19th century elephant

Old Hannibal (c. 1800 – May 7, 1865) was a famous 19th century Asiatic elephant that was part of Isaac A. Van Amburgh's traveling menagerie.

==History==

Hannibal was brought to the United States as early as 1824 according to early sources, but at least by 1831. He was first called "Timour the Tartar" and renamed by Raymond, Weeks & Co. in 1833 as "War Elephant Hannibal".

He was known for having "fits of fury", and reportedly killed several people. Around 1839, he engaged in a fight with Columbus, another huge elephant, in Algiers, New Orleans; Columbus also killed two men that day. In June 1854, he escaped his keeper near Pawtucket, Rhode Island and ran many miles before being captured. And in November 1859, he caused a scene when he briefly escaped from captivity in Williamsburg, Brooklyn, injuring one man and freeing other animals from their cages on his way. In October 1862, he killed a "partially deranged" man who irritated him in Caldwell, Ohio, whereupon Van Amburgh had his tusks sawn off.

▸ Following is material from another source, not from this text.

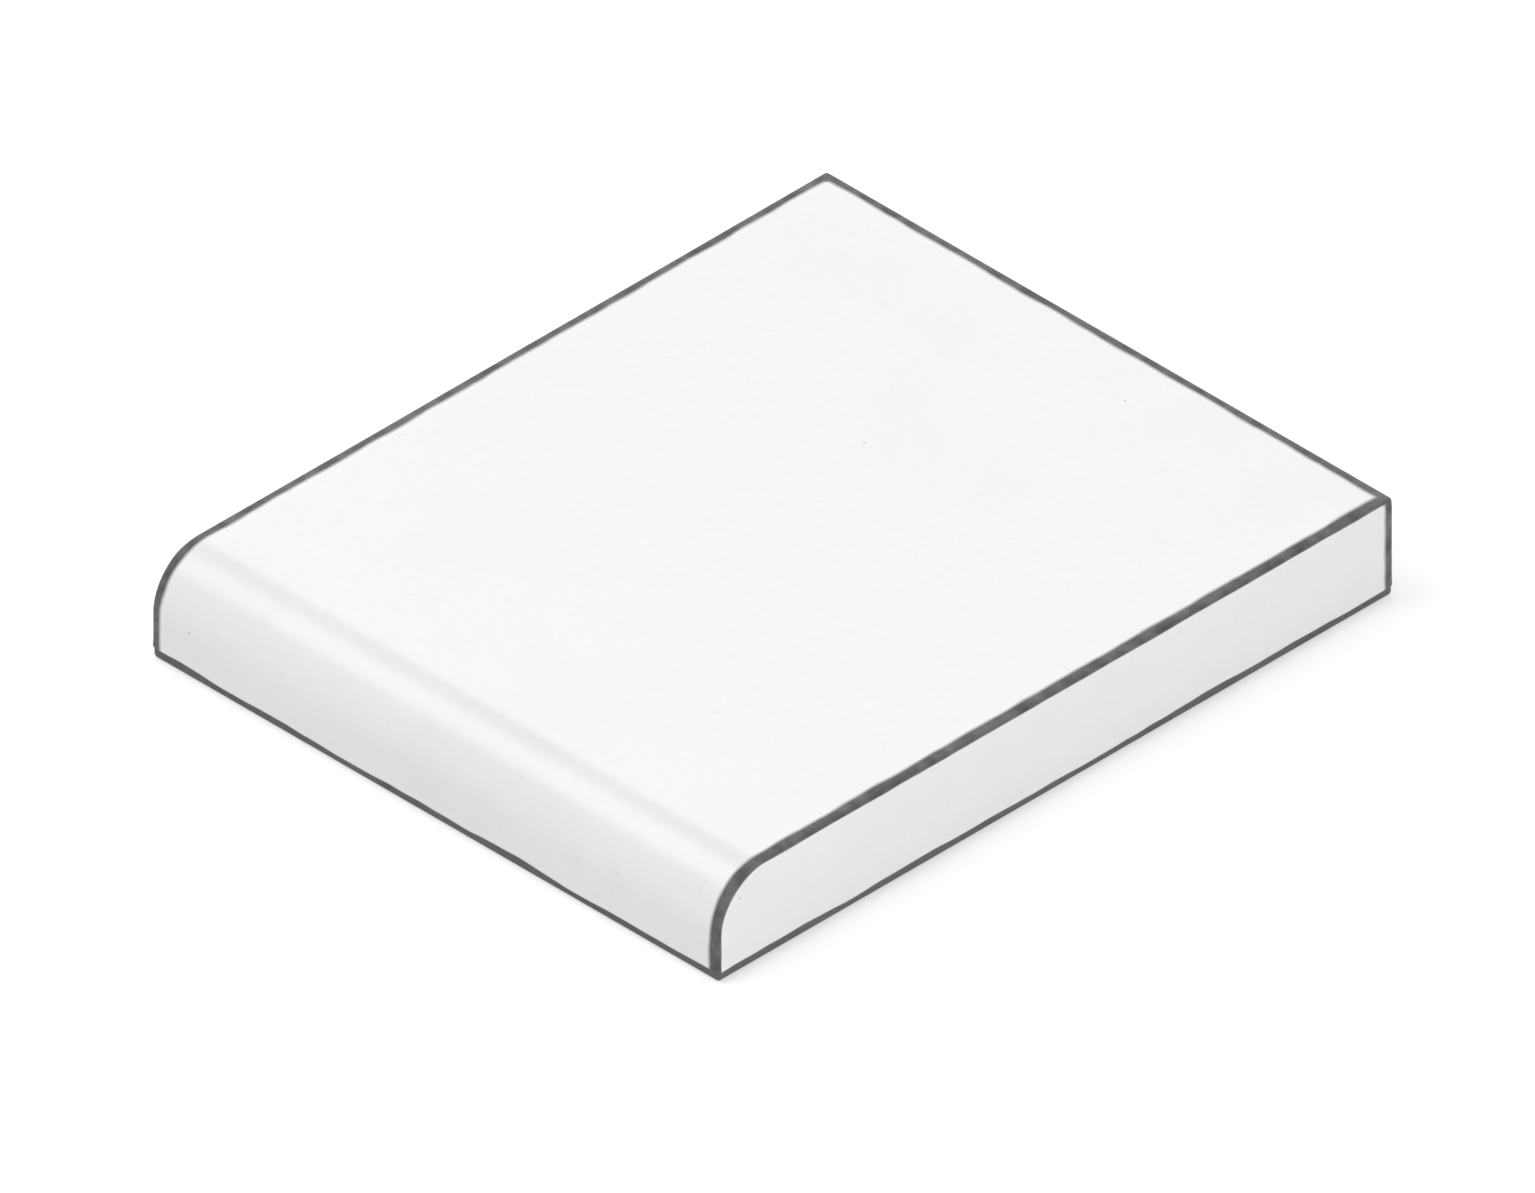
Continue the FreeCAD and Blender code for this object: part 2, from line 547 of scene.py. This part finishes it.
def glazed_clay():
    """The slab's material: glaze where the margin is over 0, and bare clay below it."""
    material = bpy.data.materials.new(SLOT)
    tree = cleared_tree(material)
    metres = add(tree, "TexCoord").outputs["Object"]
    place = vector_node(tree, "SCALE", {0: metres, "Scale": 1 / MM})
    margin = add(tree, "Attribute", attribute_name=MARGIN_NAME).outputs["Fac"]
    edge = add(tree, "Attribute", attribute_name=EDGE_NAME).outputs["Fac"]
    glazed = ramp(tree, margin, -RIM_BLUR, RIM_BLUR)
    thin = glaze_thinness(tree, place, edge)
    glaze = glaze_colour(tree, place, thin)
    shader = add(tree, "BsdfPrincipled", {
        "Base Color": blend(tree, glazed, clay_colour(tree, place), glaze),
        "Roughness": roughness(tree, place, glazed, thin),
        "Normal": surface_bump(tree, place, glazed),
        "IOR": GLAZE_IOR,
    })
    add(tree, "OutputMaterial", {"Surface": shader.outputs["BSDF"]})
    return material


def make_tile():
    """The whole tile, in place of the frame's plain slab."""
    tile = new_object("tile_slab", slab_mesh())
    cut(tile, new_object("channels", channels_mesh()))
    dress(tile.data)
    tile.data.materials.clear()
    tile.data.materials.append(glazed_clay())
    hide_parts(NODE)
    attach(tile, "root")


def seen_directly(tree):
    """1 for rays from the camera, off a gloss or through glass, and 0 for light that bounces."""
    path = add(tree, "LightPath").outputs
    seen = math_node(tree, "MAXIMUM", path["Is Camera Ray"], path["Is Glossy Ray"])
    return math_node(tree, "MAXIMUM", seen, path["Is Transmission Ray"])


def emission(tree, strength):
    """White light of this strength."""
    return add(tree, "Emission", {"Color": WHITE, "Strength": strength}).outputs["Emission"]


def floor_material():
    """Pale and matt round the slab, where it keeps the shadow, and plain white further out."""
    material = bpy.data.materials.new("floor")
    tree = cleared_tree(material)
    seen = seen_directly(tree)
    matt = add(tree, "BsdfDiffuse", {"Color": FLOOR_PALE}).outputs["BSDF"]
    lift = emission(tree, math_node(tree, "MULTIPLY", seen, FLOOR_LIFT))
    near = add(tree, "AddShader", {0: matt, 1: lift}).outputs["Shader"]
    metres = add(tree, "TexCoord").outputs["Object"]
    distance = vector_node(tree, "LENGTH", {0: metres}, "Value")
    far = math_node(tree, "MULTIPLY", ramp(tree, distance, FLOOR_NEAR, FLOOR_FAR), seen)
    surface = add(tree, "MixShader", {0: far, 1: near, 2: emission(tree, 1.0)})
    add(tree, "OutputMaterial", {"Surface": surface.outputs["Shader"]})
    return material


def make_floor():
    """A square floor under the slab."""
    mesh = bmesh.new()
    bmesh.ops.create_grid(mesh, x_segments=1, y_segments=1, size=FLOOR_SIZE / 2)
    floor = new_object("floor", mesh)
    floor.data.materials.append(floor_material())


def make_surroundings():
    """White to look at, and a plain even light on the slab."""
    world = bpy.data.worlds.new("surroundings")
    bpy.context.scene.world = world
    tree = cleared_tree(world)
    level = math_node(tree, "MULTIPLY_ADD", seen_directly(tree), 1 - SKY_LEVEL, SKY_LEVEL)
    sky = add(tree, "Background", {"Color": WHITE, "Strength": level})
    add(tree, "OutputWorld", {"Surface": sky.outputs["Background"]})


def soften_edges(data):
    """Makes a lamp fade from its middle to its edges, as the cloth of a softbox does."""
    tree = cleared_tree(data)
    across = add(tree, "NewGeometry").outputs["Parametric"]
    centre = (LAMP_CENTRE, LAMP_CENTRE, 0)
    from_centre = vector_node(tree, "SUBTRACT", {0: across, 1: centre})
    flat = vector_node(tree, "MULTIPLY", {0: from_centre, 1: (1, 1, 0)})
    distance = vector_node(tree, "LENGTH", {0: flat}, "Value")
    glow = emission(tree, ramp(tree, distance, LAMP_CORE, LAMP_CENTRE, 1.0, 0.0))
    add(tree, "OutputLight", {"Surface": glow})


def make_softbox(name, way, distance, size, radiance):
    """A square lamp at a distance in one direction from the middle of the top face."""
    data = bpy.data.lights.new(name, "AREA")
    data.shape = "SQUARE"
    data.size = size
    data.energy = radiance * math.pi * size * size
    soften_edges(data)
    lamp = bpy.data.objects.new(name, data)
    lamp.location = Vector((0, 0, THICKNESS)) + Vector(way).normalized() * distance
    lamp.rotation_euler = Vector(way).to_track_quat("Z", "Y").to_euler()
    lamp.visible_camera = False
    bpy.context.scene.collection.objects.link(lamp)


def make_camera():
    """An isometric view: the nose to the lower left and the right end to the lower right."""
    back = Vector((1, -1, 1)).normalized()
    right = Vector((1, 1, 0)).normalized()
    up = back.cross(right)
    centre_right = (IMAGE_WIDTH / 2 - ORIGIN_PIXEL[0]) / PIXELS_PER_METRE
    centre_up = (ORIGIN_PIXEL[1] - IMAGE_HEIGHT / 2) / PIXELS_PER_METRE
    data = bpy.data.cameras.new("camera")
    data.type = "ORTHO"
    data.ortho_scale = IMAGE_WIDTH / PIXELS_PER_METRE
    camera = bpy.data.objects.new("camera", data)
    turn = Matrix((right, up, back)).transposed()
    camera.location = right * centre_right + up * centre_up + back * CAMERA_DISTANCE
    camera.rotation_euler = turn.to_euler()
    bpy.context.scene.collection.objects.link(camera)
    bpy.context.scene.camera = camera


make_camera()
make_surroundings()
for lamp in LAMPS:
    make_softbox(*lamp)
make_floor()
make_tile()

bpy.context.scene.view_settings.view_transform = "Standard"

One winter, Hannibal was wintered next to "Queen Anne", a female elephant from a different traveling circus unit, and it was said to be "a case of love at first sight," with mutual affection displayed between the elephants all winter. Hannibal became very depressed when they were parted in the spring, refusing to eat for eleven days (drinking only water and whiskey), and on the next day briefly escaping his fastenings in a rage.

==Death==

Hannibal died, perhaps from eating poison laurel, in Centerville, Bedford County, Pennsylvania (located in Cumberland Valley Township), on May 7, 1865. He had lost his appetite and had become weak in the days prior to his death. Originally his skeleton was offered to New York City to be displayed, which was declined. Hannibal was buried near where he died, but his bones were reportedly exhumed under the direction of H.V. Boyd to be sent to the Chicago Medical College in 1871, though it is unclear if the bones made it there.

According to a report on Hannibal's death in the Bedford Inquirer (May 17, 1865):

Hannibal was the largest animal ever exhibited on this continent. His height was eleven feet eight inches, and weight was ascertained to be 15,000 pounds, or seven and one-half tons. He consumed three hundred pounds of hay, three bushels of oats, and forty-six gallons of water per day. He was supposed to be in his sixty-fifth year at the time of his death. For thirty-six years he traversed this continent, at an average of 3,000 miles per year, the greatest curiosity ever exhibited to the wondering millions.